Going forward, Aisling would like if more of her business moved towards mastectomy and areola restorative tattooing, but would also like to keep at least one day a week for her regular tattooing work.
These women deserve the best
She feels there’s scope for tattoo artists to work with doctors on the breast reconstruction process.
“In America, team members of mine from the course are working with surgeons and helping them design the reconstructive side of things. It’s nice to have a collaboration, because we’re all in this together to help the client get the best results.”
“These women deserve the best,” she says. “It’s how they feel about themselves, it’s their self-confidence. Even if it’s just walking by a mirror and catching a glance of yourself, having the nipple back there, it just looks normal. Your subconscious just sees the normal thing, you don’t see the trauma you’ve been through.”
In January 2019, Jean Hogan from Limerick had a double mastectomy and reconstructive surgery.
“With a lot of doctors there’s the option of saving your own nipple,” Jean explains, “but you’re leaving behind a small percentage where the cancer could come back, so I didn’t go for it.

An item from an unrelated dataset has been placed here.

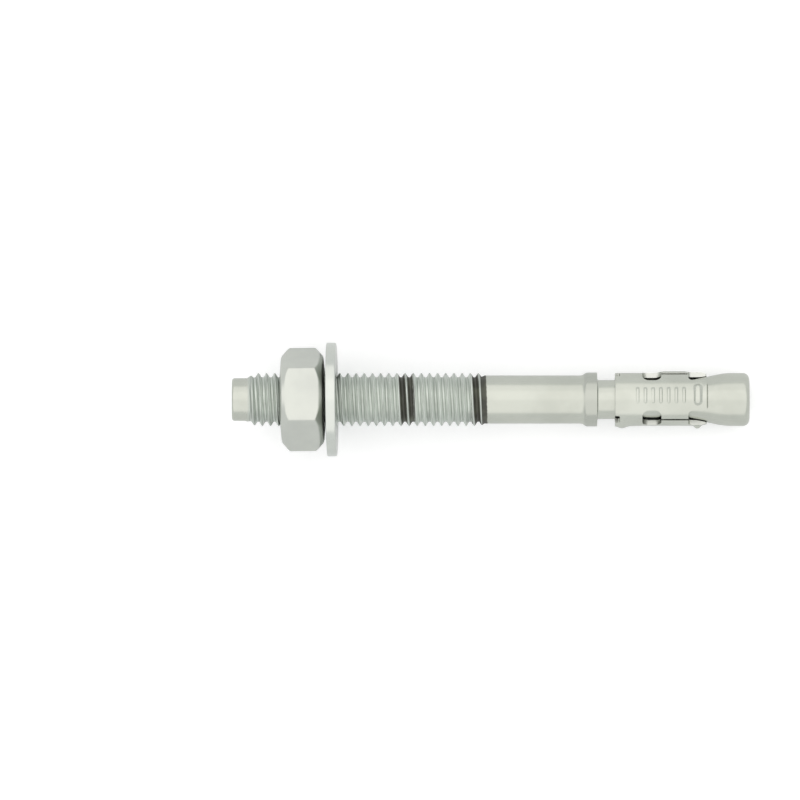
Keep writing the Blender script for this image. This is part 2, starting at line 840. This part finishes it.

“The only option I heard about was where they construct you a nipple through surgery themselves, but that would be another surgery again. I’d never heard about the tattoos.”
Six months after her surgery, Jean came across Aisling’s work on Facebook. Aisling explained to Jean she would have to wait until a year post-surgery to get the areola tattoos, and so in February of this year she travelled to Newbridge.
“I wanted to get it for cosmetic reasons and I wasn’t willing to go in for another surgery. I didn’t want to put my body through that. For me, it’s perfect. It’s exactly what I needed, there’s something there. It just seemed very bare without it.”
For Jean, getting the areola tattoo has improved her confidence greatly. She hopes going forward more information around options like this will be made available to breast cancer patients.
“There’s no information made available to you on anything like this. It’s very much ‘go out there yourself and find things’. Especially as a young person, it’s an awful time, so if you knew these things were available to you, it would definitely make it a little bit easier.”